Bicara sola masyarakat berarti menunjuk pada sekumpulan manusia sedangkan bicara soal kearifan berarti menunjuk pada pola perilaku yang khas dalam masyarakat. Kearifan adalah sebuah kebiasaan dalam sebuah daerah yang itu mencirikan tentang praktek kehidupan masyarakatnya, ia dikatakan arif ketika nilai-nilai kebiasaan it terus dilakukan secara berulang-ulang dan itu melekat pada pelapisan social masyarakatnya. Unsur kedaerah yang terpenting adalah karakter masyarakatnya, karakter ini dilihat secara keseluruhan dalam aspek  social.

         
Panen padi
     
 Suatu hari seorang teman mahasiswa yang dari lampung mengatakan bahwa gotong royong sesungguhnya saya tidak temukan di Jawa yang mana banyak orang bilang bahwa dijawalah gotong royong  benar-benar hidup, namun hal itu justru saya temukan benar di pulau Sulawesi  orang berpesta orang syukuran orang bikin rumah orang berduka adalah perbandingan yang sangat tepat dimana kita melihat symbol gotong royong di pula Sulawesi (tutur temanku). Pernyataan demikian mengingatkan saya pada daerahku yaitu Mamasa bahwa di mana pernyataan  teman saya di atas memang benar adanya, sebuah kearifan local yang paling kental di daerah kita adalah system gotong royong yang sangat tinggi, di saat kita panen padi di sawa misalkan,  kita melihat segerombolan orang yang datang untuk ikut memanen padi sang pemilik sawah tampa diminta harus datang atau membuat rumah atau acara lainya ini sudah tertanam dalam jiwa orang mamasa mungkin aku sebut sebagai “kesadaran local”.

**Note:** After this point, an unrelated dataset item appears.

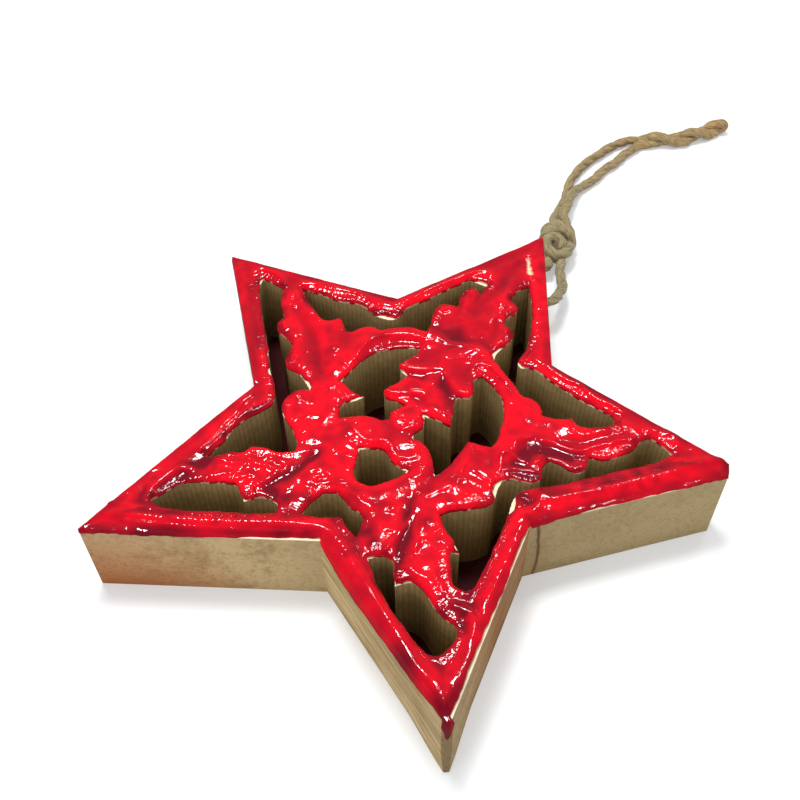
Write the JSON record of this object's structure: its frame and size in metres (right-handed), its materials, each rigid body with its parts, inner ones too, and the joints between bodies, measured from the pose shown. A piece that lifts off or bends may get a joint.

                Seiring mengalirnya kritikan demi kritikan dari banyak masyarakat khususnya masyarakat awam terkait pembangunan di mamasa namun bagi penulis kearifan tidak akan disetarakan dengan dunia politik atau seputar iklim birokrasi di Mamasa,dalam pandangan penulis luhurnya nilai kelokalan lebih bisa menopang eksistensi daerah itu sendiri ketimbang menjadikan iklim politik sebagi asumsi dasar. Kedua hal ini sangat penting  untuk keberlangsungan pembangunan namun tentu harus bermartabat. Bicara soal kearifan local di Mamasa tidak hanya dengan icon gotong royong namun tutur kata, tata karama yang benar-benar diturunkan dari pemula-pemula peradaban “Kondo Sapata” itu juga berhasil diturunkan secara matang untuk Mamasa, hingga akhirnya ini menjadi budaya berkomunikasi bagi masyarakatnya sebuah nilai yang tak terukur yang diwariskan para leluhur kita. Saya teringat sebuah motto lembang kondo sapaa yang mengatakan “Moi tau sipoloan kayu ke mettamai tondok ke marupa tau  di angga toi”  yang artinya biarpun orang yang stengah berbadan kayu jika datang di kampung kita,  tapi berwajah manusia juga harus di anggap, motto ini benar-benar kaya makna dan semoga ini benar-benar terus melekat dalam kehidupan orang mamasa.

                Dalam diri penulis harus diakui bahwa warisan nilai tentang kearifan tersebut banyak mempengaruhi saya, dan bahkan nilai itu bisa mengkondisikan saya pada tempat yang berbeda, ada cirri kemamasaan saya yang terus terbawa ketika saya bergumul dengan orang lain, tidak dapat disangkal tentang nilai tersebut sebagai orang yang sadar akan hal ini mestinya bersyukur atas kearifan tersebut, nilai-nilai yang telah melekat sejak lama tidak dirubah oleh lingkungan yang baru ia tetap hidup, ini jugalah yang penulis sebut sebagai “keagungan tradisi”. Mengaku orang mamasa harus ada miniature tentang tradisi orang mamasa yang anda harus bawa, semoga anda jgua memiliki yang sama dengan penulis.

Merujuk pada karakter masyarakat mamasa yang peka akan tata karma dalam berbahasa, gotong royong yang kuat, tapi kok ini tidak terjadi dalam iklim perpolitikan yah? Pertanyaan ini mengkhari tulisan ini.